*** Data lines ***

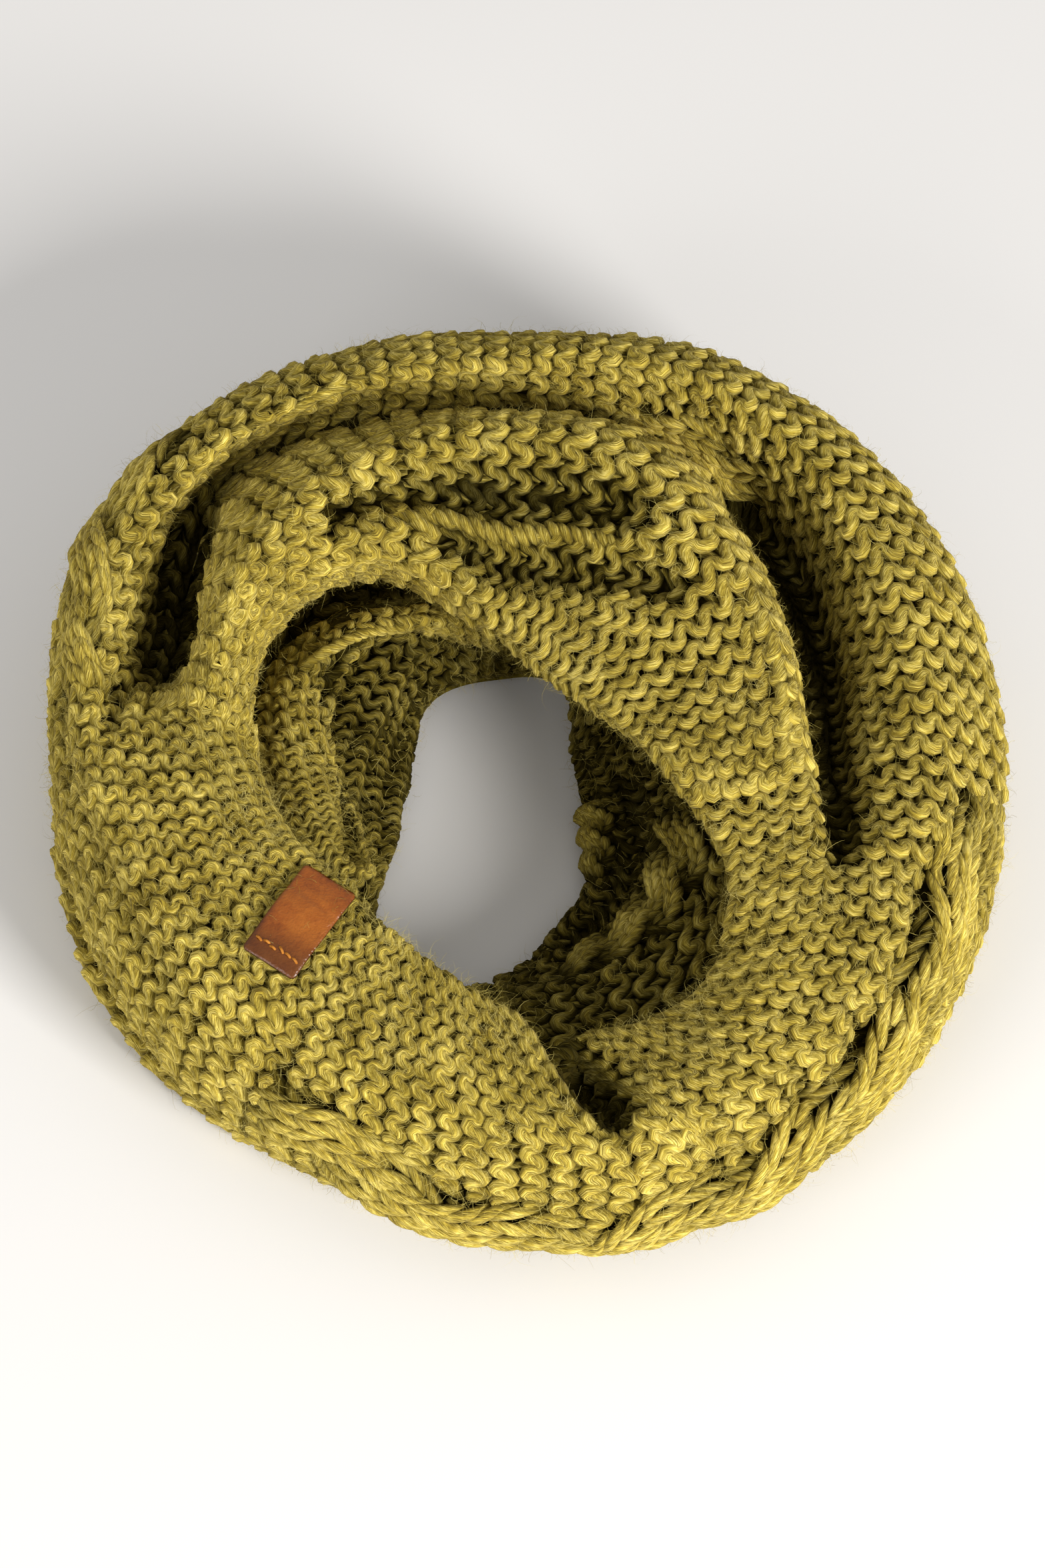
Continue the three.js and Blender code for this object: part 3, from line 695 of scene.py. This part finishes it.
def fibre_roots(cloth, count, heights):
    """Random roots of fibres, the outward direction at each, and a random one beside it."""
    deg, s = cloth.open_places(count)
    lift = rng.uniform(*heights, len(deg)) + OVER_CABLE * cloth.in_cable(deg, s, 1)
    base, normal = cloth.at(deg, s, lift)
    return base, normal, unit(np.cross(normal, rng.normal(size=(len(deg), 3))))


def ribbons(path, across, half):
    """Narrow strips along paths (strips, places, 3), with a half width for each place."""
    count, places = path.shape[:2]
    half = np.array(half)[None, :, None]
    verts = np.stack([path - across * half, path + across * half], 2).reshape(-1, 3)
    k = np.arange(count)[:, None] * 2 * places
    i = np.arange(places - 1)[None] * 2
    quads = np.stack([k + i, k + i + 1, k + i + 3, k + i + 2], -1).reshape(-1, 4)
    return verts, quads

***

▶ [Task to complete] Print again each line of the listing above, exactly as it appears.

▶ [Result]
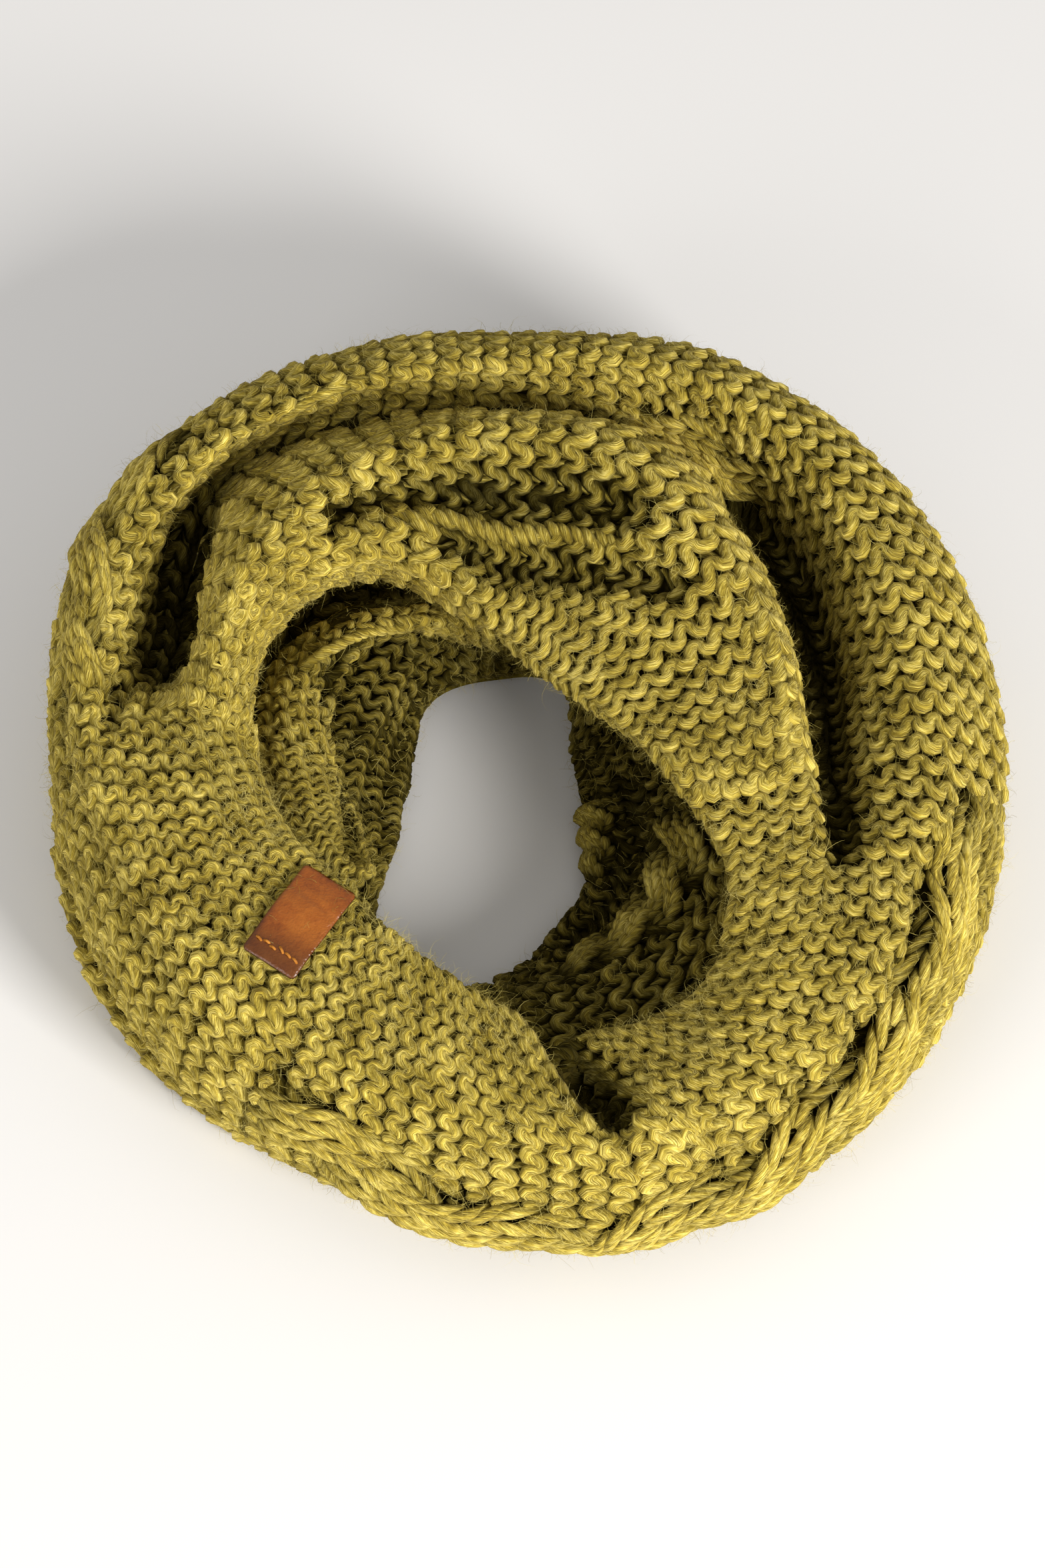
Continue the three.js and Blender code for this object: part 3, from line 695 of scene.py. This part finishes it.
def fibre_roots(cloth, count, heights):
    """Random roots of fibres, the outward direction at each, and a random one beside it."""
    deg, s = cloth.open_places(count)
    lift = rng.uniform(*heights, len(deg)) + OVER_CABLE * cloth.in_cable(deg, s, 1)
    base, normal = cloth.at(deg, s, lift)
    return base, normal, unit(np.cross(normal, rng.normal(size=(len(deg), 3))))


def ribbons(path, across, half):
    """Narrow strips along paths (strips, places, 3), with a half width for each place."""
    count, places = path.shape[:2]
    half = np.array(half)[None, :, None]
    verts = np.stack([path - across * half, path + across * half], 2).reshape(-1, 3)
    k = np.arange(count)[:, None] * 2 * places
    i = np.arange(places - 1)[None] * 2
    quads = np.stack([k + i, k + i + 1, k + i + 3, k + i + 2], -1).reshape(-1, 4)
    return verts, quads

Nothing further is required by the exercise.